# Saulosi decor



## Lloydminster (Feb 20, 2017)

Tips for decor for saulosi only ( other than pleco and synodontis 
) I have seen lots of piles rocks or just a few big ones to break up site lines. The tank is a 40 gal breeder. Any thoughts? Aare there any saulosi proof plants possibly annubias I though


----------



## DJRansome (Oct 29, 2005)

Lots of rocks. Mbuna means rock fish. The occasional big rock would be more suited to peacocks and haps.

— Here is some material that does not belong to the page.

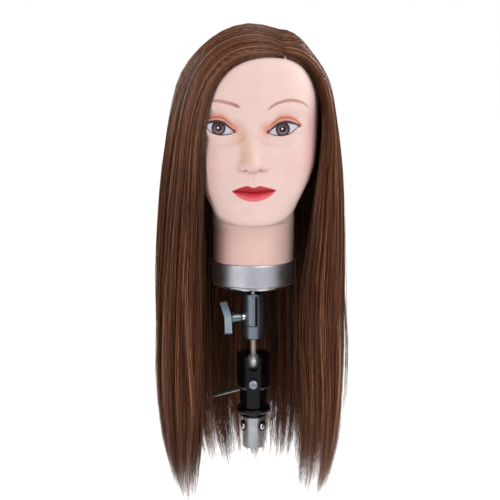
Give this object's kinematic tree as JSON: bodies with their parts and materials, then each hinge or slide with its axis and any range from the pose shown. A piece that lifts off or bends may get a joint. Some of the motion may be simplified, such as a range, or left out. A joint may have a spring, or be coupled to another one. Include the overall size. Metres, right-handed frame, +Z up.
{
  "type": "mannequin training head",
  "caption": "Hairdressing practice head with long straight hair, a banded neck base and a clamping receiver on a lockable ball joint over a tube end.",
  "frame": {"origin": "centre of the open lower end of the holder's tube, on the tube's axis", "axes": "+Z up along the tube and the head, -Y where the face looks, +X to the face's left hand side, which is the right of a front view"},
  "size_m": [0.2028, 0.2086, 0.5005],
  "materials": {
    "skin": "soft satin vinyl with painted make-up",
    "foam": "rigid foam, matte",
    "eye": "glossy clear-coated",
    "hair": "long straight chestnut fibres with a soft sheen",
    "silver_band": "satin silver",
    "chrome": "polished",
    "steel": "zinc plated",
    "tube_steel": "satin grey",
    "barrel_steel": "turned, satin chrome",
    "cast_alloy": "cast and plated, satin",
    "black_alloy": "black semi-gloss coating",
    "lever_steel": "black with worn bright edges",
    "nylon": "plain",
    "socket_plastic": "moulded"
  },
  "bodies": {
    "holder": {"stand_tube": "tube_steel", "base_collar": "black_alloy", "housing_front": "black_alloy", "housing_rear": "black_alloy", "clamp_bolt": "chrome", "lever_washer": "steel", "tube_screw_1": "chrome", "tube_screw_2": "chrome", "tube_screw_3": "chrome"},
    "lever": {"lever_nut": "steel", "lock_lever": "lever_steel"},
    "seat": {"ball_seat": "nylon"},
    "ball": {"tilt_ball": "chrome"},
    "receiver": {"tilt_rod": "chrome", "receiver_barrel": "barrel_steel", "clamp_bush": "chrome"},
    "pad": {"clamp_pad": "nylon"},
    "screw": {"clamp_screw": "cast_alloy", "clamp_handle": "cast_alloy"},
    "head": {"spigot": "chrome", "spigot_washer": "steel", "spigot_nut": "steel", "base_plate": "chrome", "neck_socket": "socket_plastic", "neck_band": "silver_band", "head_skin": "skin", "foam_core": "foam", "left_eye": "eye", "right_eye": "eye", "hair_cap_left": "hair", "hair_cap_right": "hair", "hair_side_left": "hair", "hair_side_right": "hair", "hair_back": "hair", "base_screw_1": "steel", "base_screw_2": "steel", "base_screw_3": "steel"}
  },
  "joints": [
    {"name": "lock_lever_turn", "type": "hinge", "parent": "holder", "child": "lever", "pos_m": [0, 0.022, 0.0745], "axis": [0, 1, 0], "range_deg": [-60, 60]},
    {"name": "ball_roll", "type": "hinge", "parent": "holder", "child": "seat", "pos_m": [0, 0, 0.0934], "axis": [0, 1, 0], "range_deg": [-15, 15]},
    {"name": "ball_pitch", "type": "hinge", "parent": "seat", "child": "ball", "pos_m": [0, 0, 0.0934], "axis": [1, 0, 0], "range_deg": [-15, 90], "deforming": ["hair_side_left", "hair_side_right", "hair_back"]},
    {"name": "ball_spin", "type": "hinge", "parent": "ball", "child": "receiver", "pos_m": [0, 0, 0.0934], "axis": [0, 0, 1], "continuous": true},
    {"name": "clamp_pad_travel", "type": "slide", "parent": "receiver", "child": "pad", "axis": [-0.9397, -0.342, 0], "range_m": [0, 0.0026]},
    {"name": "clamp_screw_turn", "type": "hinge", "parent": "pad", "child": "screw", "pos_m": [0, 0, 0.1446], "axis": [-0.9397, -0.342, 0], "range_deg": [0, 720]},
    {"name": "head_lift", "type": "slide", "parent": "receiver", "child": "head", "axis": [0, 0, 1], "range_m": [0, 0.045]}
  ],
  "couplings": [
    {"joint": "clamp_pad_travel", "follows": "clamp_screw_turn", "m_per_rad": 0.00019894}
  ]
}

I have not found any African-proof plant (without CO2) but some have success with annubias and java fern.


----------



## Cosi (Apr 1, 2020)

I have tried plants with mbuna using every strategy I could think of over the years and never had long term success with any of them. Heavily planted, CO2, only anchored to rocks, fry only, etc. Anubias and java fern seem to pretty much last the longest but it was just a long death. It only takes one fish to like chewing on plants to start the trend in the tank. Anubias are prone to getting algae on the older leaves due to their slow growth. Then they suffer mechanical damage from the mbuna scraping the algae. Vallisneria is native to the hard water of Lake Malawi and looks good in a really deep tank. Its tough to get it established due to mbuna digging and pulling on the leaves. Once established it anchors down and it gets really long (+3') but I found that it doesnt like to be trimmed.


----------



## sir_keith (Oct 30, 2018)

The Mbuna are such a trophically diverse assemblage of fishes that it is difficult to make a blanket statement about all of them. Some Mbuna are tough on plants; others, not so much. Their Tanganyikan homologues, _Tropheus_, are less diverse as a group, and largely ignore the plants. I have been keeping _Anubias_ in _Tropheus_ tanks for years, and keep the algae under control with low lighting, _Crossocheilus siamensis_, and Nerite snails. For sure the _Anubias_ grow well in hard, pH9 Tanganyika water, as shown in this pic of one of my featherfin tanks-


----------



## Cosi (Apr 1, 2020)

Good point sir_keith. I have kept quite a few different mbuna species but very very far from all. I have setups absolutely thriving for 6-9months before the destruction started. I personally have been disappointed too many times to ever try mixing plants and mbuna again. Im sure it would be helpful to others if you could list the mbuna species that you have kept with plants successfully long term.


----------



## sir_keith (Oct 30, 2018)

Cosi said:


> Good point sir_keith. I have kept quite a few different mbuna species but very very far from all. I have setups absolutely thriving for 6-9months before the destruction started. I personally have been disappointed too many times to ever try mixing plants and mbuna again. Im sure it would be helpful to others if you could list the mbuna species that you have kept with plants successfully long term.


I'll have to give that some thought. It's been more than 20 years since I've kept Malawians, so that's going to tax the memory banks. I do have old fishroom logs here somewhere, but where? In the meantime, I'd suggest that any of the smaller omnivorous Mbuna might be candidates for a planted tank. I had a large species tank with _Labidochromis caeruleus_ years ago, and _Anubias_ flourished in that tank. _Iodotropheus sprengerae_ also worked well, if memory serves.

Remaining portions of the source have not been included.